In this sense, Hegel, Marx, and the Necessity and Freedom Dialectic is not only a map of debates across seven decades but a model of how to treat philosophical categories as instruments for discerning the shape of a social world and its possible transformations. It restores the rigor of concepts too often invoked as slogans; it refuses to relinquish the demand that freedom be both thinkable and practicable; and it shows how the most apparently “abstract” disputes—over reciprocity in Hegel, over the status of abstract labor in Marx—touch the most concrete questions we face: time, work, technology, and the organization of life. The book’s claim is exacting and hopeful at once: the “realm of freedom” is not a sanctuary beyond our world but the form of life that becomes possible when necessity is seen, mastered, and reorganized as its unsubstantial moment—when the associated producers govern their common life in common, and when the measure of wealth is no longer time stolen from living.

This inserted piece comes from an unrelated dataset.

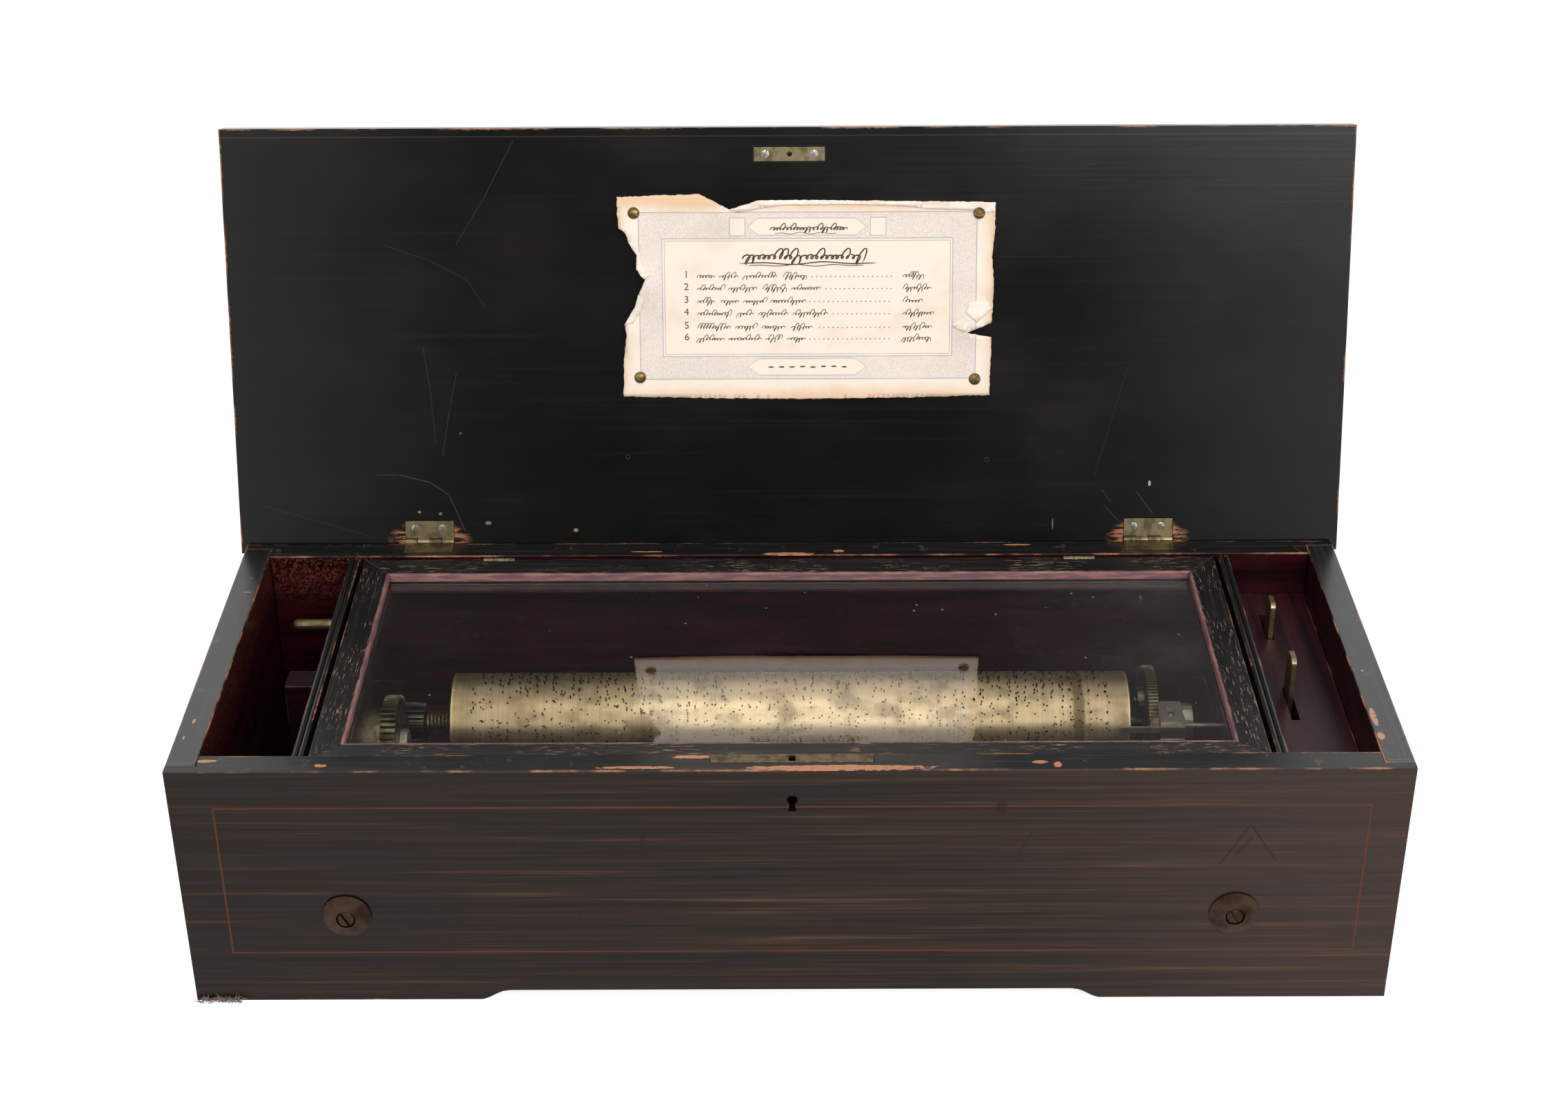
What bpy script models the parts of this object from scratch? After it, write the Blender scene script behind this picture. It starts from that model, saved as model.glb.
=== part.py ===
"""Antique cylinder music box: wooden case, open lid, glass inner lid and brass movement.

Metres, +Z up, +X to the right, +Y from the front to the back. The box stands on Z = 0,
and the origin is the middle of the footprint of the whole box with its lid open.
Inside the case, places are measured from the middle of the front face, at the ground.
"""

import math

import bmesh
import bpy
from mathutils import Matrix, Vector

MM = 0.001

# Clearances, and the distance within which points are one
GAP = 0.3 * MM
MERGE = GAP / 100
OVERRUN = 1 * MM
RUNNING_GAP = 0.1 * MM
SLOT_GAP = 0.8 * MM

# Case
CASE_WIDTH = 570 * MM
CASE_DEPTH = 209 * MM
CASE_HEIGHT = 133 * MM
END_THICKNESS = 14 * MM
FACE_THICKNESS = 13 * MM
LAP = 4.5 * MM
FOOT_RISE = 5.5 * MM
FOOT_LENGTH = 136 * MM
OGEE_LENGTH = 14 * MM
OGEE_STEPS = 6
BOTTOM_THICKNESS = 8 * MM
BOTTOM_DROP = 1.5 * MM

# Compartments at both ends
COMPARTMENT_WIDTH = 41.7 * MM
PARTITION_THICKNESS = 5.7 * MM
RIM_DROP = 1 * MM
BEAD_STEPS = 6
CONTROL_FLOOR_DROP = 24.6 * MM
CONTROL_FLOOR_THICKNESS = 6 * MM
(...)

If this reconstruction has a single imperative, it is this: think freedom not as exemption from necessity but as the social form in which necessity is rationally ordered by and for free people. To reach that point is to accept that the dialectic remains “the hardest transition,” and that the work of thinking it is inseparable from the work of making it real. Rockwell’s book does not pretend otherwise; it clarifies why the difficulty is irreducible and why, precisely for that reason, the concept must be kept sharp. That is a philosophical achievement and, in the sense demanded by the series in which the book appears, a public purpose.